Il facile specchietto per le allodole della creazione di nuovi posti di lavoro.
Ma guardiamole queste stime entusiastiche, questi studi imparziali di settore, queste letture che danno il TTIP come potente volano per accelerare una crescita economica che, i più entusiasti, prevedono capace di incrementare dell’1% il PIL; di aumentare il reddito di una famiglia media, nell’arco di una vita lavorativa, di oltre 12mila euro, secondo il centro studi Ecorys; di regalare all’anno 545 euro ad ogni famiglia europea, secondo il londinese Centre for Economic Policy Research.

E poi l’economia, liberata dal fardello delle garanzie normative, porterà crescita ed occupazione, oltre un milione di nuovi posti di lavoro negli Usa e un milione e 300mila nell’area UE, secondo la Fondazione Bertelsmann, numeri che farebbero invidia al Berlusconi dei tempi d’oro nelle sue vaneggianti campagne elettorali.
Nella sua valutazione dell’impatto del trattato però, la Commissione Europea giunge alla conclusione che, probabilmente, il tasso reale di crescita sarebbe intorno allo 0,1% su un arco di 10 anni, un dato economico abbastanza insignificante, ancor di più se connesso ai suddetti rischi socio-economici e ambientali.

Una pubblicazione del Global Development and Environment Institute della Tufts University del Massachusetts mostra dati non confortanti e Werner Raza, direttore dell’Ofse, uno dei più autorevoli centri di ricerca austriaci, afferma che “non sarà certo il TTIP a portare l’Europa fuori dalla crisi e le barriere tariffarie tra USA ed UE sono già molto basse”.
Proprio questa dichiarazione di Raza pone l’attenzione su un punto focale: l’obiettivo del trattato non è abbattere le tariffe doganali tra USA ed UE, bensì eliminare le tutele normative presenti che le multinazionali vedono come barriere alla crescita del capitale.
Non siamo all’interno di una logica “Europa democratica e garante delle tutele contro il mostro USA che vuole conquistarci e devastarci” no, qui sono le lobby multinazionali che manovrano i governi, guidate dalla sola logica del profitto.
La mobilitazione attorno al TTIP sta crescendo, la nostra campagna , formata da partiti politici, movimenti, società civile, sindacati ed attivisti, ha partecipato con successo alla giornata europea d’azione decentrata dell’11 ottobre 2014 e si prepara alla sua prima Assemblea Nazionale  in programma per l’8 novembre.
Invitiamo tutte le cittadine e i cittadini ad organizzarsi con incontri, volantinaggi (tutti i materiali sono disponibili in formato web e formato grafico sul sito della campagna), lettere di pressione verso parlamentari ed europarlamentari e ad aderire, anche singolarmente, sempre dalla home del nostro sito.

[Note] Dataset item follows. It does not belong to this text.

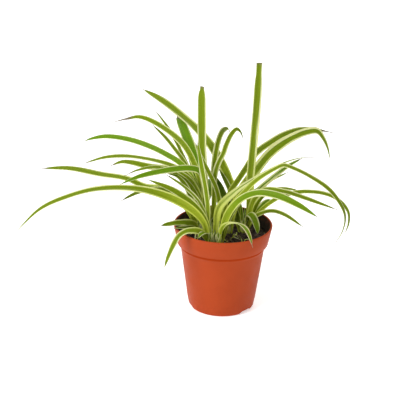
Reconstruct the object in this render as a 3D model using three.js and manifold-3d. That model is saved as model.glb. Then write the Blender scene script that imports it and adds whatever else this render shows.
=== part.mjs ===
// A young variegated spider plant in a 4 inch plastic nursery pot.
// Millimetres, +Z up. The origin is the centre of the pot's flat base, and -Y is the side seen first.
// The pot holds a plug of soil, six crowns stand in plain holes in the soil, and each strap-shaped
// leaf arches out beside its crown as a thin keeled blade of its own.
import * as THREE from 'three';
import { mergeVertices } from 'three/addons/utils/BufferGeometryUtils.js';
import Module from 'manifold-3d';

const wasm = await Module();
wasm.setup();

// Pot
const POT_HEIGHT = 91;
const LIP_RADIUS = 51;
const BAND_FOOT_RADIUS = 47.2;
const BAND_HEIGHT = 20;
const STEP_DROP = 4.5;
const BODY_TOP_RADIUS = 43.7;
const BASE_RADIUS = 34.5;
const BASE_ROUNDING = 3;
const WALL = 1.4;
const LIP_WALL = 2;
const FLOOR = 5;
const POT_SIDES = 64;

// Three drainage notches in the edge of the base, each with a slot up through the floor
const NOTCH_AZIMUTHS = [-42, 78, 198];
const NOTCH_WIDTH = 14;
const NOTCH_HEIGHT = 3.4;
const NOTCH_DEPTH = 7;
const SLOT_WIDTH = 8;
const SLOT_DEPTH = 3;

// Soil plug
const SOIL_LEVEL = 77;
const SOIL_SIDES = 48;
const CLEARANCE = 0.3;

// Crowns: a short rootstock with three young leaves, in a hole in the soil. Heights are from the soil.
const CROWN_RADIUS = 2.4;
const CROWN_TOP = 5;
const CROWN_FOOT = -16;
const YOUNG_LEAF_LENGTH = 22;
const YOUNG_LEAF_WIDTH = 2.6;

// Leaves: folded narrow at the root, opening to full width and tapering to a fine or a blunt tip
const BLADE_THICKNESS = 0.7;
const BLADE_COLUMNS = 2;
const BLADE_STEPS = 13;
const ROOT_WIDTH_SHARE = 0.36;
const FULL_WIDTH_AT = 0.3;
const UNROLLS_FROM = 0.12;
const UNROLLED_AT = 0.55;
const TIP_WIDTH = 1.3;
const BLUNT_TIP_WIDTH = 4.6;
const KEEL = 0.28;
const FOOT = 0.85;

// A leaf leaves its crown on one compass heading, in degrees from +X. The higher its taper, the longer
// it keeps its width. Its rolls turn the upper face to the right of that heading, at the root and at
// the tip. Its arch lists [reach, height] points along the midrib, from the crown's axis and the soil.
const leaf = (heading, width, taper, rolls, ...arch) => ({
  heading, width, taper, rolls, arch, tipWidth: TIP_WIDTH,
});
const bluntLeaf = (...values) => ({ ...leaf(...values), tipWidth: BLUNT_TIP_WIDTH });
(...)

Lo chiediamo per fermare tutti insieme il TTIP e non perché siamo dei talebani della decrescita, degli integralisti del regresso, dei fanatici dello status quo.

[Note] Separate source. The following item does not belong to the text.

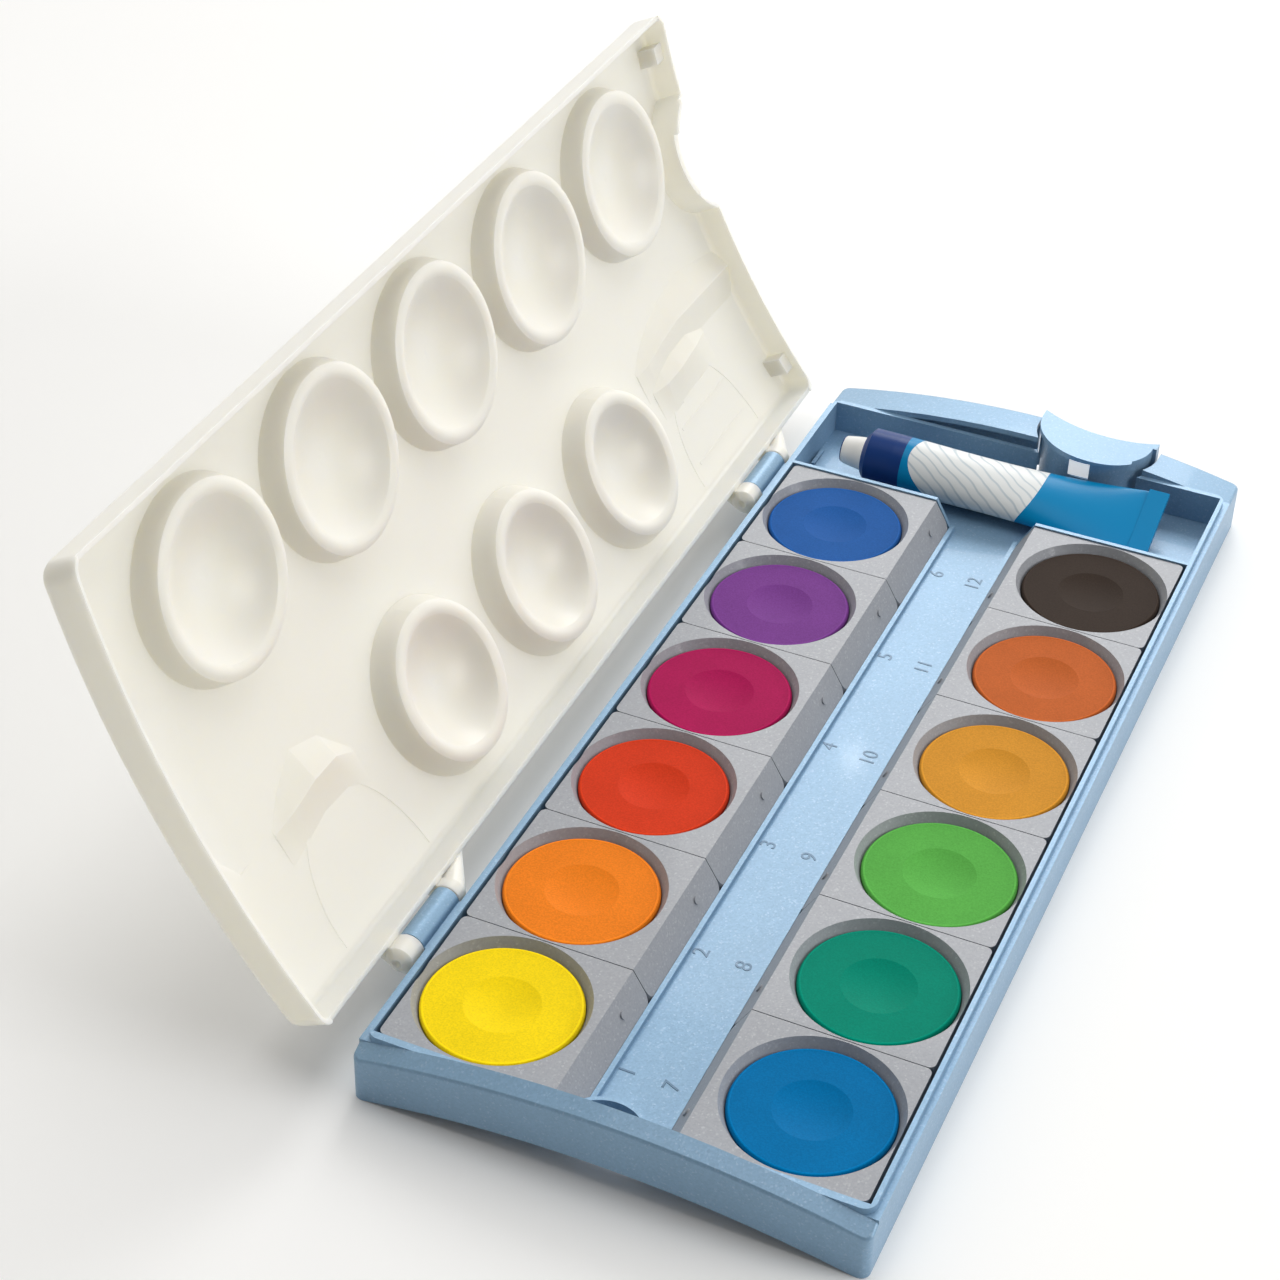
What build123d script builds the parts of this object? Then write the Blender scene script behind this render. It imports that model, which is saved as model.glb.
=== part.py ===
from build123d import *
import math
import os

# Gouache paint box: a vaulted tray with a hinged palette lid, twelve paint pans and a tube of white.
# Millimetres, +Z up. The hinge runs along Y on the left side, and the lid is drawn standing open.
# Sizes are set out from the tray's middle. The finished pieces are moved so that the origin lies
# in the plane that the tray stands on, at the middle of the hinge side's lower edge.

# ---- paint pans ----
PAN_COUNT = 6            # pans in a row
PAN_PITCH = 33.6         # along the row
PAN_GAP = 0.2            # between two pans
PAN_REACH = 37.94        # from the tray's side to the pan's foot at the channel
PAN_HEIGHT = 7.35
PAN_SLOPE_RUN = 3.6      # how far the channel side of a pan leans back
PAN_FOOT_HEIGHT = 1.22   # upright part under the slope
PAN_WALL = 1.0
PAN_CORNER_R = 1.3
PAN_END_GAP = 0.2        # from the last pan to the tray's end wall
PAN_SIDE_GAP = 0.7       # from a pan to the tray's side wall
NUB_R = 0.8              # moulding nub on the slope
NUB_HEIGHT = 0.35

# ---- paint tablets ----
TABLET_D = 30.0
TABLET_SINK = 1.35       # tablet's top below the pan's top
TABLET_FIT = 0.15        # radial gap in the cup
TABLET_EDGE_R = 0.7
TABLET_CENTRE = 16.22    # from the pan's outer side to the cup's axis
CUP_FLOOR = 1.0
WELL_D = 32.8            # mouth of the cup
WELL_DEPTH = 2.3
DIMPLE_D = 14.2
DIMPLE_DEPTH = 0.9

# ---- tray ----
FLOOR_TOP = 5.3
FLOOR_THICK = 1.2
KERB_INNER = 7.0         # half the width of the channel between the kerbs
KERB_THICK = 1.0
KERB_HEIGHT = 1.2
PAN_KERB_GAP = 0.06
RIM_THICK = 0.9          # thin rim round the pocket, along the sides
RIM_RISE = 0.35          # above the pans' tops
LEDGE_WIDTH = 1.2        # the lid's side walls stand on it
LEDGE_DROP = 1.5         # ledge below the rim
NEAR_RIM = 1.5
NEAR_STRIP = 3.5
NEAR_STRIP_DROP = 1.5    # the strip's outer edge below its inner edge
DIVIDER_THICK = 1.0
DIVIDER_GAP = 0.1
BAY_WIDTH = 27.9         # tube compartment, along Y
FAR_RIM = 1.3
FAR_STRIP = 9.9
FAR_STRIP_DROP = 0.4
STRIP_EDGE_R = 0.7       # rounding of the strips' outer top edges
ARCH_R = 225.0           # radius of the vault, seen from an end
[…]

Lo chiediamo perché siamo preoccupati per un trattato che vuole abbattere le norme a tutela del nostro lavoro, dei nostri consumi, delle nostre produzioni; un trattato che abbasserà ancora di più gli standard legislativi e qualitativi a cui siamo abituati e per i quali, già in passato, abbiamo dovuto lottare.
Lo chiediamo perché non vogliamo vedere svendere per l’ennesima volta i nostri diritti e il nostro futuro, perché nessuna battaglia è mai persa e nessun processo irreversibile e, soprattutto, perché crediamo davvero che torneranno a crescere i fiori e tornerà la speranza.